C’est pour moi une grande satisfaction que ce texte, qui a suscité bien des interrogations, ait été voté à l’unanimité par le Sénat, après l’avoir été par l’Assemblée nationale ! (Applaudissements.)
11
Ordre du jour
M. le président. Voici quel sera l’ordre du jour de la prochaine séance publique, précédemment fixée à demain, jeudi 5 novembre 2020 :
À neuf heures trente :
Quarante-deux questions orales.
À dix-neuf heures :
Sous réserve de sa transmission, nouvelle lecture du projet de loi autorisant la prorogation de l’état d’urgence sanitaire et portant diverses mesures de gestion de la crise sanitaire (procédure accélérée ; texte A.N. n° 3495), discussion générale.
Le soir :
Sous réserve de sa transmission, nouvelle lecture du projet de loi autorisant la prorogation de l’état d’urgence sanitaire et portant diverses mesures de gestion de la crise sanitaire (procédure accélérée ; texte A.N. n° 3495), discussion des articles.

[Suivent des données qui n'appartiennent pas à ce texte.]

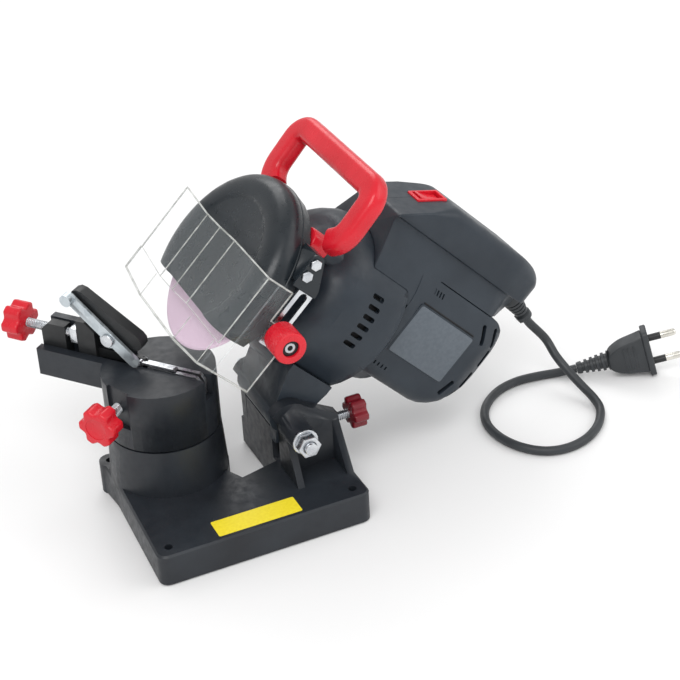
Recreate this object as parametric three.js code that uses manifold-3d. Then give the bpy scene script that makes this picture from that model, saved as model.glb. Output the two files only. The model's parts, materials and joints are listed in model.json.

Personne ne demande la parole ?…
La séance est levée.
(La séance est levée à minuit.)
nomination de membres d’une commission mixte paritaire
La liste des candidats désignés par la commission de la culture, de l’éducation et de la communication pour faire partie de la commission mixte paritaire chargée de proposer un texte sur les dispositions restant en discussion sur le projet de loi de programmation de la recherche pour les années 2021 à 2030 et portant diverses dispositions relatives à la recherche et à l’enseignement supérieur a été publiée conformément à l’article 8 quater du règlement.
Aucune opposition ne s’étant manifestée dans le délai d’une heure prévu par l’article 8 quater du règlement, cette liste est ratifiée. Les représentants du Sénat à cette commission mixte paritaire sont :
Titulaires : M. Laurent Lafon, Mme Laure Darcos, MM. Stéphane Piednoir, Jean-François Rapin, Mmes Marie-Pierre Monier, Sylvie Robert et M. Julien Bargeton ;
Suppléants : MM. Max Brisson, Olivier Paccaud, Jean-Raymond Hugonet, Jean Hingray, Mme Claudine Lepage, MM. Bernard Fialaire et Pierre Ouzoulias.